Avec l’amendement en cause, bien qu’il puisse sembler assez proche des textes actuellement en vigueur, le gouvernement prend un chemin bien différent et beaucoup plus dangereux.
Ainsi, la référence à la récidive légale a tout simplement disparu ; le futur article 132-19-2 obligerait donc le juge, dès lors qu’il doit prononcer une peine pour un délit de violences aggravées ou un délit commis avec la circonstances aggravante de violences, même dans les cas où les faits ne seraient pas commis en état de récidive légale, à ne pas descendre en dessous d’un certain seuil ; à savoir :
- six mois, si le délit est puni de trois ans d’emprisonnement ;
- un an, si le délit est puni de cinq ans d’emprisonnement ;
- dix-huit mois, si le délit est puni de sept ans d’emprisonnement ;
- deux ans, si le délit est puni de dix ans d’emprisonnement.
la mesure est également applicable aux mineurs même si, dans ce cas, une atténuation est prévue.
Une exception est tout de même encore prévue :
"toutefois, la juridiction peut prononcer, par une décision spécialement motivée, une peine inférieure à ces seuils ou une peine autre que l’emprisonnement en considération des circonstances de l’infraction, de la personnalité de son auteur ou des garanties d’insertion ou de réinsertion présentées par celui‑ci."
et, au risque de me répéter, ceci est applicable dès la première infraction ; loin d’être, comme l’annonce le gouvernement, une simple extension du dispositif des peines plancher aux violences aggravées, il s’agit plutôt d’un radical changement de cap.

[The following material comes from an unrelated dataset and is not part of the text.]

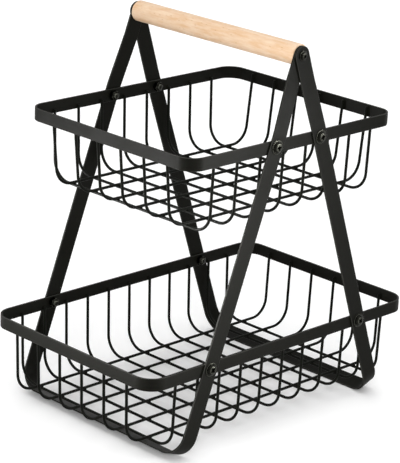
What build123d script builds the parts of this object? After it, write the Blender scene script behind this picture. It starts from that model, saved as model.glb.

En effet, débarrassé de l’excuse de lutte contre la récidive légale, ce texte ne peut se justifier que par une tentative visant à forcer l’autorité judiciaire à distribuer de manière aveugle encore et toujours plus de peine d’emprisonnement (en hésitant pas ensuite à venir se dénoncer des problèmes de surpopulation carcérale.)
Et pourtant, la loi pénitentiaire de 2009 avait été l’occasion de réécrire l’article 132-24 du code pénal en précisant que :
"en matière correctionnelle, en dehors des condamnations en récidive légale prononcées en application de l’article 132-19-1, une peine d’emprisonnement sans sursis ne peut être prononcée qu’en dernier recours si la gravité de l’infraction et la personnalité de son auteur rendent cette peine nécessaire et si toute autre sanction est manifestement inadéquate ;"
une disposition qui conduit plutôt à préférer les alternatives à l’emprisonnement.
Or, avec le texte, l’exception d’aujourd’hui deviendra le principe de demain et inversement.
Et puis, si la mesure proposée ne concerne pour le moment que des cas de violences aggravées, rien ne dit qu’une nouvelle loi, sans doute à la suite d’un fait divers, ne viendra pas compléter la liste.
Certains considéreront sans doute que ce texte n’est pas vraiment dangereux et approuveront en se disant même que cela forcera sûrement les juges à faire le travail que quelques uns aimeraient tant les voir accomplir (il est vrai que certains rêvent encore plus simplement de se passer de leurs services) mais que ceux-là entendent tout de même ceci (après, ils en feront ce qu’il veulent) :
Juger quelqu’un, ce n’est pas simplement trouver l’incrimination qui correspond aux faits et infliger la peine prévue ; c’est au contraire statuer sur le cas particulier d’un individu, d’un sujet de droit, en tenant des différentes données de l’espèce qu’il s’agisse des circonstances dans lesquelles les actes ont été commis ou de la personnalité de l’auteur.
Face à cette nouvelle remise en cause de l’autorité judiciaire et cette atteinte à de nombreux principes, il faut espérer une réaction du parlement ou du Conseil constitutionnel.